An object doesn’t need to be moving to have mechanical energy. A book resting on a shelf has gravitational potential energy because of its height above the floor. If you let it fall, gravity would do work on it, converting that stored energy into kinetic energy on the way down. The higher the object sits relative to your chosen reference point, the more gravitational potential energy it has.

The key detail here is that gravitational potential energy is always measured relative to some reference level. You get to pick where “zero” is. For everyday situations, the ground or floor works fine, and potential energy equals the object’s weight multiplied by its height above that surface. A 2-kilogram book on a 1.5-meter shelf has a specific, calculable amount of stored energy that would be released if the shelf disappeared. In more advanced physics (satellite orbits, for instance), the reference point is set at an infinite distance away, and gravitational potential energy near a planet is actually negative, reflecting the work needed to escape the gravitational pull entirely.

Deformed Objects Store Elastic Potential Energy

The third route to mechanical energy is elastic deformation. A compressed spring, a drawn bowstring, or a stretched rubber band all store elastic potential energy. This energy equals the work done to deform the object. For a spring, the force required to stretch or compress it is directly proportional to how far you push or pull it (a relationship known as Hooke’s law), and the stored energy increases with both the stiffness of the spring and the square of the distance it’s deformed.

So a spring compressed twice as far stores four times the energy. When released, that elastic potential energy converts into kinetic energy, which is exactly what happens when a pogo stick launches you upward or a pinball machine fires a ball.
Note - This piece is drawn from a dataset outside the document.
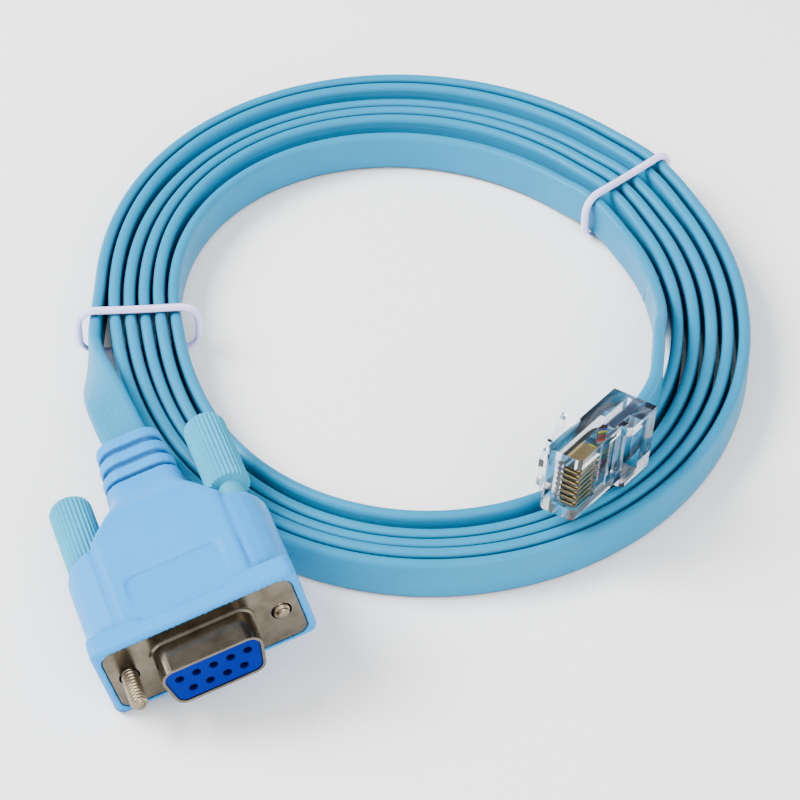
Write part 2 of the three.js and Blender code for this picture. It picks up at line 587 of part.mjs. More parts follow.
const connector = placed(HOOD_YAW, 0, HOOD_ROLL, HOOD_AT);
connector.add(mesh('hood', hoodGeometry(), BLUE_PVC, 0.5));
connector.add(mesh('shell', shellGeometry(), STEEL, 0.3, 1));
connector.add(mesh('insert', insertGeometry(), 0x0d3fb5, 0.45));
pins.forEach(({ x, y }, i) => {
  const contact = mesh(`contact_${i + 1}`, contactGeometry(), GOLD, 0.3, 1);
  contact.position.set(x, y, 0);
  connector.add(contact);
});
SCREWS.forEach((screw) => {
  const steel = mesh(`screw_rod_${screw.side}`, rodGeometry(screw), STEEL, 0.3, 1);
  const grip = mesh(`screw_grip_${screw.side}`, gripGeometry(screw), 0x7fb4c8, 0.55);
  [steel, grip].forEach((piece) => {
    piece.position.x = screw.x;
    connector.add(piece);
  });
});
connector.position.z -= new THREE.Box3().setFromObject(connector, true).min.z;
connector.updateMatrixWorld(true);

const plug = placed(PLUG_YAW, PLUG_PITCH, 0, PLUG_AT);
plug.add(mesh('plug_body', plugGeometry(), 0xe4ecf2, 0.12));
plug.add(mesh('plug_latch', latchGeometry(), 0xe4ecf2, 0.12));
const CORE_COLOURS = [0x2b1a12, 0x1c3fd0, 0xe3d21e, 0x1d8a3c, 0xb01e3c, 0x3a3a40, 0xd9441f, 0x8d8f96];
CORES.forEach((core, i) => {
  plug.add(mesh(`plug_blade_${i + 1}`, bladeGeometry(i), GOLD, 0.25, 1));
  plug.add(mesh(`core_${core}`, coreGeometry(i), CORE_COLOURS[i], 0.5));
});
plug.updateMatrixWorld(true);

// Cable: the lead, the ring and the innermost turn with its tail to the plug
const cable = new THREE.Group();
const leadEnds = [vec(0, 0, -1).transformDirection(connector.matrixWorld), null];
const leadPoints = LEAD_ROUTE.map(([x, y, z]) => vec(x, y, z));
leadPoints[0] = connector.localToWorld(vec(0, 0, CUFF_END - GAP));
cable.add(mesh('cable_lead', cableGeometry(leadPoints, LEAD_ROUTE.map((p) => p[3]), 14, leadEnds), CABLE_BLUE, 0.5));
cable.add(mesh('cable_coil', ringGeometry(), CABLE_BLUE, 0.5));

const tailTurn = RING_TURNS;
const TAIL_FROM = 179.6;
const TAIL_LEAVES = 8;
const TAIL_STEP = 9;
const tailPoints = [];
for (let angle = TAIL_FROM; angle >= TAIL_LEAVES; angle -= TAIL_STEP) {
  const r = turnRadius(tailTurn, rad(angle), (180 - angle) / 360);
  tailPoints.push(onCoil(r, rad(angle), CABLE_WIDTH / 2 + (angle < 20 ? 0.5 : FIT)));
}
const tailTurns = tailPoints.map(() => 0);
TAIL_ROUTE.forEach(([x, y, z, turn]) => {
  tailPoints.push(vec(x, y, z));
  tailTurns.push(turn);
});
tailPoints.push(plug.localToWorld(vec(PLUG_REAR_THICK / 2, 0, -GAP)));
tailTurns.push(0);
const tailEnds = [null, vec(0, 0, 1).transformDirection(plug.matrixWorld)];
cable.add(mesh('cable_tail', cableGeometry(tailPoints, tailTurns, 46, tailEnds), CABLE_BLUE, 0.5));
TIES.forEach(({ name, angle, slack }) => cable.add(mesh(name, tieGeometry(angle, slack), 0xc9c4ea, 0.6)));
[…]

When Mechanical Energy Stays Constant

In a system where only gravity and elastic forces are at work, total mechanical energy is conserved. It shifts between kinetic and potential forms, but the total doesn’t change. A pendulum is the classic example: at the top of its swing, energy is almost entirely gravitational potential. At the bottom, it’s almost entirely kinetic. The total stays the same throughout.

This principle holds as long as no outside forces drain energy from the system. The moment friction, air resistance, or any other non-conservative force enters the picture, some mechanical energy converts into heat. Rub your hands together and you can feel this directly. At the microscopic level, kinetic energy from surfaces sliding against each other transforms into thermal energy as molecules collide and vibrate faster. The energy isn’t destroyed; it just leaves the mechanical category and becomes internal (thermal) energy that’s no longer available to move the object.
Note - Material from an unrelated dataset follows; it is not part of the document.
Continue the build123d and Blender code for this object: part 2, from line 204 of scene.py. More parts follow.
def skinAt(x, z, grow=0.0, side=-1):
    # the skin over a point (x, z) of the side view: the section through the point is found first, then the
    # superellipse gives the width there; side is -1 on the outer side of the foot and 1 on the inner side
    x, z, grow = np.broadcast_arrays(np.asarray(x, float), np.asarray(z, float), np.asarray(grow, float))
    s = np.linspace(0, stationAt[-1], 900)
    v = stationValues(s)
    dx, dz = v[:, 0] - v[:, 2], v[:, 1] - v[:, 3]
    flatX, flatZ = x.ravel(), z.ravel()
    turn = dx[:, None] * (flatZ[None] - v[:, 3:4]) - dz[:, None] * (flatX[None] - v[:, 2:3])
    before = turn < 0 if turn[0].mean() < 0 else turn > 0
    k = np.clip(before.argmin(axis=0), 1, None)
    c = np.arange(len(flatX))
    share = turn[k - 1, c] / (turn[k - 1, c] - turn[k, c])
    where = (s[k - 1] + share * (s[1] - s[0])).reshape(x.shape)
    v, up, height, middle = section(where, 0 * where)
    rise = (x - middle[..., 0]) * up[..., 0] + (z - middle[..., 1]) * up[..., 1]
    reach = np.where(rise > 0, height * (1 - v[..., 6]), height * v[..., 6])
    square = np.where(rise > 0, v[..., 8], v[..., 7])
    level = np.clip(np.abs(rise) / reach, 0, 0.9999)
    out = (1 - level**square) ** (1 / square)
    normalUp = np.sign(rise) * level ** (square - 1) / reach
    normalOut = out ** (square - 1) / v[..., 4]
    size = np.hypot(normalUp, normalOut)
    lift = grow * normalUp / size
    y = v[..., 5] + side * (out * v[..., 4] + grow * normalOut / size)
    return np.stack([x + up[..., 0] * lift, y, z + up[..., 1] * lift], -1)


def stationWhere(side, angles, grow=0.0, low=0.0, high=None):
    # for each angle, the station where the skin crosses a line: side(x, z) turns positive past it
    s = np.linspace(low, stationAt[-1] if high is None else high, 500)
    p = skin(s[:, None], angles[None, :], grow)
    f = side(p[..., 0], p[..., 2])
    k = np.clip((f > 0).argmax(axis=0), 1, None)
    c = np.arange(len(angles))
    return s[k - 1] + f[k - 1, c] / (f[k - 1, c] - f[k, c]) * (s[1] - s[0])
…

Mechanical Energy vs. Internal Energy

Not all energy an object has counts as mechanical energy. Mechanical energy is a macroscopic property, meaning it describes the object as a whole relative to some external reference. A ball rolling across a table has mechanical energy you can see and measure from the outside.

Internal energy, by contrast, lives at the molecular and atomic level. The vibrations of molecules, the motion of atoms within a solid, the energy stored in chemical bonds: these are all forms of internal energy. A hot cup of coffee sitting on a table has enormous internal energy from the rapid motion of its water molecules, but its mechanical energy might be zero if it’s not moving and you’re measuring height from the tabletop. This distinction matters because when friction “removes” mechanical energy from a system, it’s really just converting macroscopic motion into microscopic motion. The total energy of the universe stays the same.

Everyday Examples

Mechanical energy shows up constantly in daily life. Riding a bike combines kinetic energy (your motion) with gravitational potential energy whenever you go uphill. A roller coaster continuously trades height for speed and back again. A bouncing basketball loses a bit of mechanical energy to heat and sound with each bounce, which is why it eventually stops. Even the act of breathing is mechanical energy at work, with your diaphragm and rib muscles doing roughly 0.83 watts of work to move air in and out of your lungs.

The simplest way to check whether an object has mechanical energy: ask if it’s moving, if it’s above something, or if it’s being bent, stretched, or compressed. If any of those are true, it has mechanical energy.